Despite its rich habitat, Chitwan’s charismatic mammals didn’t stand a chance against royal hunting expeditions. In 1850, Jang Bahadur Rana killed 30 tigers in just one hunt. In 1911, Nepal’s royalty hosted King George V in Chitwan and the 600-elephant hunting party massacred 36 tigers, 18 rhinos, leopards, bears and even porcupines in one day. Juddha Shamsher was even worse: between 1933-40, he personally slaughtered 433 tigers.
Hemanta Mishra, in a career spanning three decades, was instrumental in protecting what was left of Chitwan. And in doing so, the park managed to bring back the tiger and rhino from the brink of extinction, and was listed as a World Heritage Site. There are now over 200 tigers, and 500 rhinos in Chitwan alone. As the park got overcrowded, Mishra spearheaded the translocation of tigers and rhinos to other national parks like Bardia. He started the collaboration with the Frankfurt Zoo to set up a breeding centre for the endangered gharial crocodile in 1977.
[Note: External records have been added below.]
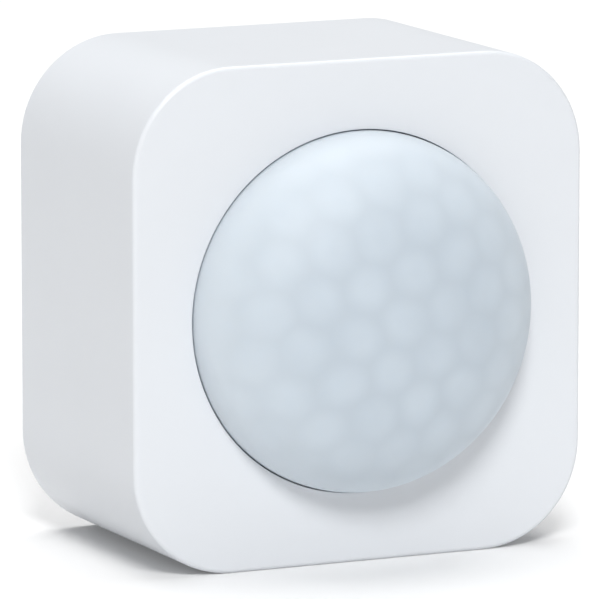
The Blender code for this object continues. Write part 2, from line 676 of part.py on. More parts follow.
def make_lead(name, route, insulation):
    """A soft wire from a contact tab to the back of the board."""
    curve = bpy.data.curves.new(name, "CURVE")
    curve.dimensions = "3D"
    curve.bevel_depth = WIRE_RADIUS * MM
    curve.bevel_resolution = 1
    curve.resolution_u = 4
    curve.use_fill_caps = True
    spline = curve.splines.new("BEZIER")
    spline.bezier_points.add(len(route) - 1)
    for knot, (x, depth, height) in zip(spline.bezier_points, route):
        knot.co = point(x, depth, height)
        knot.handle_left_type = "AUTO"
        knot.handle_right_type = "AUTO"
    add_object(name, curve, (0, 0, 0))
    curve.materials.append(insulation)


def make_leads(red, black):
    """Each wire leaves its tab sideways and turns down to the board, bent towards the other wire."""
    for name, level, bend, insulation in (("lead_positive", "lower", 1, red),
                                          ("lead_negative", "upper", -1, black)):
        height = CELL_HEIGHTS[level]
        route = ((24.0, 21.0, height), (21.5, 20.4, height), (18.5, 17.6, height + bend),
                 (18.0, 15.4, height + bend))
        make_lead(name, route, insulation)


# ---- Wall mount ---------------------------------------------------------------------------------

def make_wall_bracket(plastic, foam):
    front = POCKET_FLOOR + FIT
    back = BODY_DEPTH - FIT
    middle = (0, (BRACKET_LOW + BRACKET_HIGH) / 2)
    outline = rounded_outline(2 * BRACKET_HALF_WIDTH, BRACKET_HIGH - BRACKET_LOW, 1.2, 3)
    bracket = plate("wall_bracket", outline, (front, back), middle)
    ear_x = (-BRACKET_EAR_END, BRACKET_EAR_END)
    join(bracket, box("bracket_ears", ear_x, (front, LIP_FRONT - FIT), (LIP_LOW + 1, BRACKET_HIGH)))
    paint(bracket, plastic)
    pad_width = 2 * (BRACKET_HALF_WIDTH - PAD_MARGIN)
    pad_height = BRACKET_HIGH - BRACKET_LOW - 2 * PAD_MARGIN
    pad_outline = rounded_outline(pad_width, pad_height, 1.5, 3)
    pad = plate("adhesive_pad", pad_outline, (back + PAD_GAP, BODY_DEPTH + PAD_PROUD), middle)
    paint(pad, foam)


def build():
    white = make_material("housing_plastic", (0.86, 0.87, 0.88), 0.42)
    inner_white = make_material("inner_plastic", (0.80, 0.80, 0.79), 0.5)
    steel = make_material("screw_steel", (0.62, 0.62, 0.60), 0.3, 1.0)
    nickel = make_material("contact_nickel", (0.72, 0.70, 0.66), 0.25, 1.0)
    boards = {
        "laminate": make_material("board_laminate", (0.03, 0.22, 0.10), 0.4),
        "chip": make_material("chip_resin", (0.03, 0.03, 0.035), 0.5),
        "shield": make_material("shield_tin", (0.66, 0.66, 0.65), 0.3, 1.0),
        "led": make_material("led_resin", (0.75, 0.72, 0.45), 0.2),
    }
    make_front_housing(white)
    make_lens(make_material("lens_milky", (0.80, 0.86, 0.90), 0.35, 0.0, 0.3))
    make_lens_retainer(inner_white)
    make_screws(steel)
    make_board(boards["laminate"])
    filter_dark = make_material("filter_dark", (0.06, 0.05, 0.06), 0.15)
    make_detector(boards["shield"], filter_dark, nickel)
    make_board_parts(boards)
    plunger_grey = make_material("plunger_grey", (0.35, 0.35, 0.36), 0.45)
    make_button_and_switch(white, boards["chip"], plunger_grey)
    make_rear_housing(white)
    make_battery_door(white)
    jacket = make_material("cell_jacket", (0.10, 0.11, 0.13), 0.35, 0.6)
    for level, side in (("lower", 1), ("upper", -1)):
        make_cell(level, side, jacket)
        make_spring(level, -side, nickel)
    make_contacts(nickel)
    red = make_material("lead_red", (0.60, 0.04, 0.03), 0.5)
    black = make_material("lead_black", (0.02, 0.02, 0.02), 0.5)
    make_leads(red, black)
    make_wall_bracket(white, make_material("pad_foam", (0.70, 0.71, 0.72), 0.9))


clear_scene()
parts = make_collection("motion_sensor")
tools = make_collection("cutters")
build()
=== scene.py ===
"""Looks of a battery motion sensor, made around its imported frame.

Metres, +Z up. The face looks along -Y, and the frame's origin is under the middle of the base.
"""
import json
import math

import bmesh
import bpy
from mathutils import Matrix, Vector


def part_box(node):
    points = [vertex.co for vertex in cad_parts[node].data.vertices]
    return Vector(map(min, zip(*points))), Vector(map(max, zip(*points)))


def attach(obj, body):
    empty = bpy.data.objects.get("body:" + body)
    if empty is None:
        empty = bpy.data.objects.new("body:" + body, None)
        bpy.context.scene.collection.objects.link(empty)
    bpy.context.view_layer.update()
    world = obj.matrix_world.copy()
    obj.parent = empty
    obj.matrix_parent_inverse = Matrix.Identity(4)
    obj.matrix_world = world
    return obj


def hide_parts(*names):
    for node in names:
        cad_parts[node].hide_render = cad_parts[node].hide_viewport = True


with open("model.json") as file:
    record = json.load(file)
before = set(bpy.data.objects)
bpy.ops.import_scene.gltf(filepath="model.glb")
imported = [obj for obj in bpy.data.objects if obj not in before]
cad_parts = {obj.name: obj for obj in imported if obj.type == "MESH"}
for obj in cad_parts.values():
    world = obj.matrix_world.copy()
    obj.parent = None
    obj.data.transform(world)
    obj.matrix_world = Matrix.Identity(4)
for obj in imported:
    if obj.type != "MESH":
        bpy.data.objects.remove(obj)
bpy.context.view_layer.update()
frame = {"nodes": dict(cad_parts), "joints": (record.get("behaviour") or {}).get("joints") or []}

MM = 0.001


def span(node, axis):
    """The lowest and highest place of a frame node along X (0), Y (1) or Z (2)."""
    low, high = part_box(node)
    return low[axis], high[axis]


def centre(node):
    low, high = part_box(node)
    return (Vector(low) + Vector(high)) / 2


def behind_face(millimetres):
    """A place along Y, measured back from the plane of the face."""
    return FACE_Y + millimetres * MM


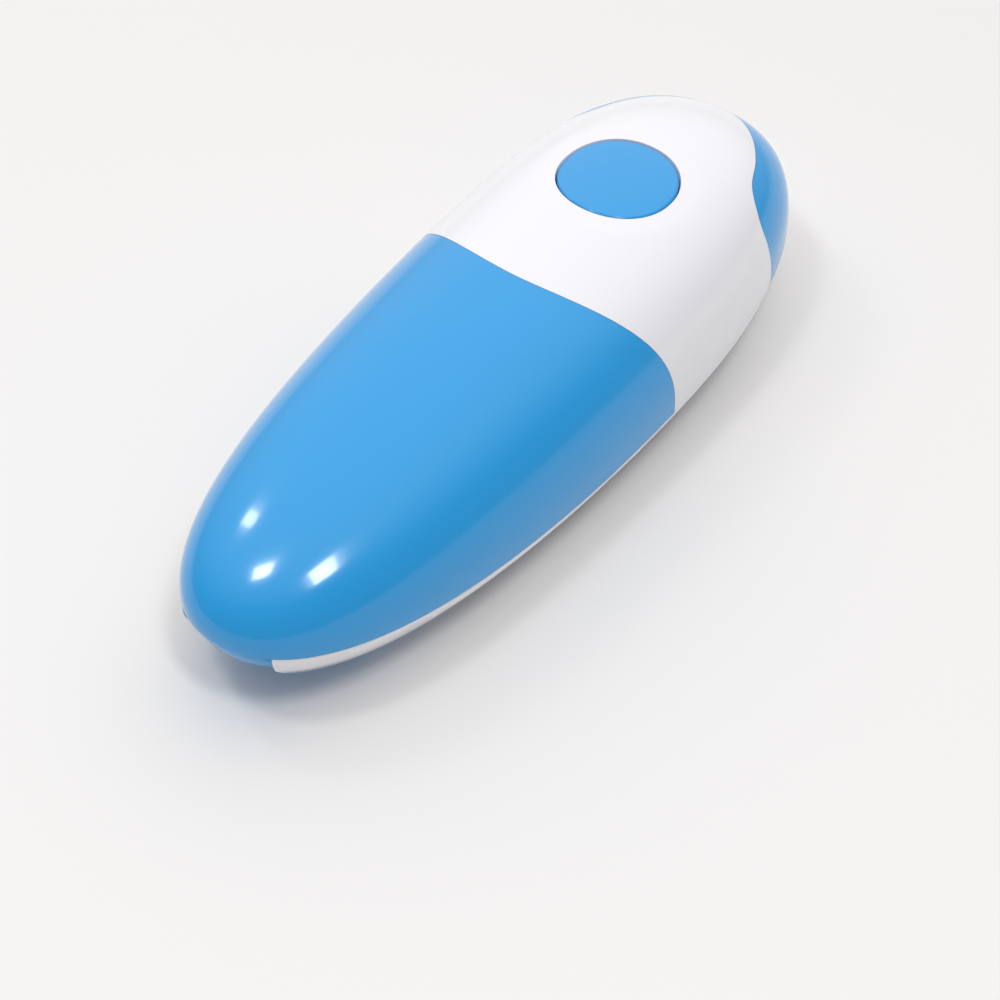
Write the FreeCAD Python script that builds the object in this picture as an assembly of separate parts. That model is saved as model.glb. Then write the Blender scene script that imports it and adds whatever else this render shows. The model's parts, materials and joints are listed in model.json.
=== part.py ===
import FreeCAD, Part
import math
import os

# Hands-free battery can opener, millimetres, +Z up.
# +X points to the head, -X to the tail, and the object is symmetric about y = 0.
# Origin: middle of the bounding box in plan, z = 0 is the plane it stands on.
V = FreeCAD.Vector

# ---- body shape -------------------------------------------------------------
HALF_LENGTH = 90.1      # half of the plan outline's length
HALF_WIDTH = 32.5       # plan half width before the head is widened
OUTLINE_POWER = 0.925   # plan outline: superellipse power
HEAD_WIDER = 0.156      # widens the head and narrows the tail
ENDS_FULLER = 0.202     # fills both ends
DOME_HEIGHT = 29.4      # crown above the middle of the parting line
DOME_POWER = 2.478      # section of the dome: superellipse power
CROWN_X = 28.6          # highest point of the dome
PARTING_BOW = 8.1       # rise of the parting line at both ends
BELLY_DEPTH = 2.5       # flat underside below the middle of the parting line
BELLY_POWER = 2.3       # rounding between the parting line and the underside
GUIDE_Z = 8.0           # flat underside, which lies on the can's rim
PART_Z = GUIDE_Z + BELLY_DEPTH
WALL = 2.0              # thickness of the shells
FLOOR_Z = GUIDE_Z + WALL
SEAM_GAP = 0.2          # gap between neighbouring covers
RING_POINTS = 48        # points on each level of the body
FAR = 200.0             # reach of the cutting tools

# ---- covers -----------------------------------------------------------------
SEAM_X = 4.8            # seam between tail cover and head shell, on the centre line
SEAM_CURVE = 0.0105     # how the seam sweeps to the head, per mm of y squared
BUTTON_X = 42.7
BUTTON_HALF_LENGTH = 12.7
BUTTON_HALF_WIDTH = 12.5
BUTTON_PROUD = 0.15     # button above the dome
BUTTON_GAP = 0.3
BUTTON_WALL = 1.8
BUTTON_FLANGE_Z = 33.7
FLANGE_THICKNESS = 0.9
SLEEVE_Z = 34.8
DOOR_HALF_WIDTH = 16.3
DOOR_TAB_HALF_WIDTH = 10.7
DOOR_FRONT_X = -17.0
DOOR_SUNK_X = -81.5     # the door's end beyond this line is sunk, as a grip for a finger
DOOR_SUNK = 1.2
HINGE_X = DOOR_FRONT_X - 0.1   # the door swings about this line in the underside

# ---- can rim that the mechanism works on --------------------------------------
RIM_OUTER_RADIUS = 38.1
RIM_THICKNESS = 1.3
WHEEL_RADIUS = 5.0
DRIVE_X = RIM_OUTER_RADIUS - RIM_THICKNESS - WHEEL_RADIUS
CUTTER_RADIUS = 7.5
CUTTER_PARKED_GAP = 5.2
CUTTER_X = RIM_OUTER_RADIUS - RIM_THICKNESS + CUTTER_PARKED_GAP + CUTTER_RADIUS
PIVOT_X = 50.0
PIVOT_Y = -13.0

# ---- gear train ---------------------------------------------------------------
PRESSURE_ANGLE = 25.0
TOOTH_THINNING = 0.07   # each tooth is this much thinner than half the pitch
CROWN_TEETH = 36
MOTOR_TEETH = 9
CROWN_MODULE = 0.6
FIRST_TEETH = 10
MIDDLE_TEETH = 42
FIRST_MODULE = 0.6
SECOND_TEETH = 12
THIRD_TEETH = 48
SECOND_MODULE = 0.6
LAST_TEETH = 10
DRIVE_TEETH = 30
DRIVE_MODULE = 0.9
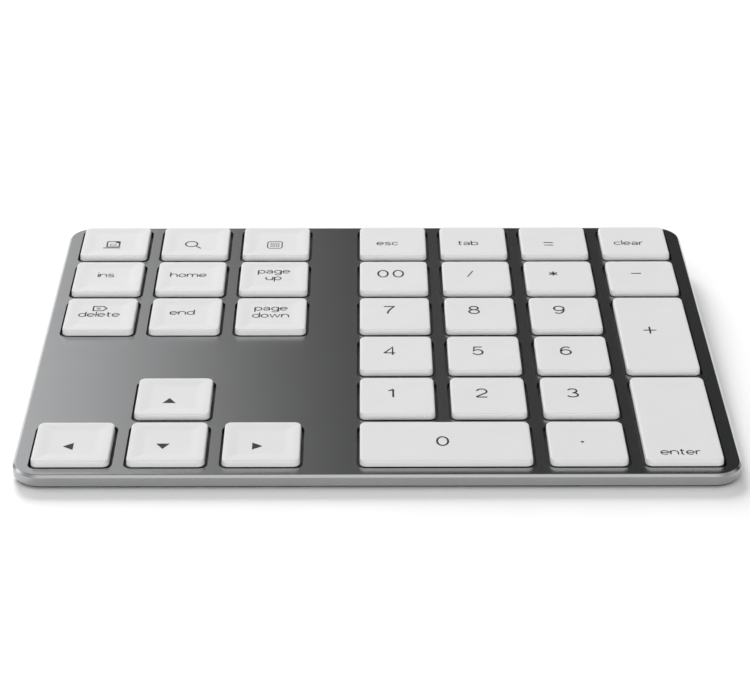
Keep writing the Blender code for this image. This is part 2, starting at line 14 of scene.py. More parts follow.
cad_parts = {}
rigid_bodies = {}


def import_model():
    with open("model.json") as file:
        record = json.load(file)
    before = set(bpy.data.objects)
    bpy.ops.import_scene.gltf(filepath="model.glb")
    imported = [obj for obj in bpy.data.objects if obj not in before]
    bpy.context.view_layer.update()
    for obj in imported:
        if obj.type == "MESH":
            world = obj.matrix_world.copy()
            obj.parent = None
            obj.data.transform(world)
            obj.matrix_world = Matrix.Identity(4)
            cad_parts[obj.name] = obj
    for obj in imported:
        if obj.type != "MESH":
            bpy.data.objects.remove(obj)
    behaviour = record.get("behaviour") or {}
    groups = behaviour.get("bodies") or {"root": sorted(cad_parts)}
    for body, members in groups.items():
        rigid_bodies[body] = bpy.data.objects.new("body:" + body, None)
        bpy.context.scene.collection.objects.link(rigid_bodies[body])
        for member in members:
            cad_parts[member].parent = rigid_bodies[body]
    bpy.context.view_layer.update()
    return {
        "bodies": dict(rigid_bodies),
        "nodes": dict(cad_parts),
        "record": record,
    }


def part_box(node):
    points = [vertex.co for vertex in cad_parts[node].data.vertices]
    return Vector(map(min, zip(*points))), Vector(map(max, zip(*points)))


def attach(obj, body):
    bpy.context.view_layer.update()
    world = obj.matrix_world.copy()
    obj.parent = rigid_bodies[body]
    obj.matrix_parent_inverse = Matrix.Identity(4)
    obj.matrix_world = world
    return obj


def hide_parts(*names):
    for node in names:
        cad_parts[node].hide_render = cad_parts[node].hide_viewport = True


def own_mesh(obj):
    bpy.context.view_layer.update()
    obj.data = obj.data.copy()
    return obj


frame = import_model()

Mishra admits: ‘My western academic knowledge of forests and ecology was not good enough in Chitwan … decisions had to be politically palatable to rulers, socially acceptable to Chitwan communities, and economically viable.’ This is why Nepal’s Chitwan National Park: A Handbook is a guidebook like no other – your guide to the flora and fauna of Chitwan is the person who is personally responsible for Nepal’s great conservation success story.
Nepal’s Chitwan National Park: A Handbook
Hemanta R Mishra with Jim Ottaway, Jr
Vajra Books, Thamel, 2014
238 pages
www.vajrabooks.com.np
The book is a must-have for everyone going to Chitwan, serves both as a backgrounder to the history and geography of the place, but also a book that you carry on safari so you can reference what you see from elephant back.
But this book is not just a listing of flora and fauna, the chapters draw heavily from the personalised accounts of Mishra’s previous books The Soul of the Rhino and The Bones of the Tiger. The threats to Chitwan are not over. Poachers thrive in Nepal’s unstable political transition when wildlife smugglers have political protection. The population explosion of the Nepal Tarai puts increasing pressure on Chitwan’s habitat. There is also the threat of the new East-West Railway bifurcating the park. Pollution, overfishing and dam construction on the Narayani threaten the fresh water dolphin, Nepal’s most endangered mammal.
It is to the credit of pioneer conservationists like Hemanta Mishra that unlike in Africa and India, the national parks of Nepal have become models for eco-tourism and sustainable nature protection. And Mishra’s book is a primer on why Chitwan is so important to protect.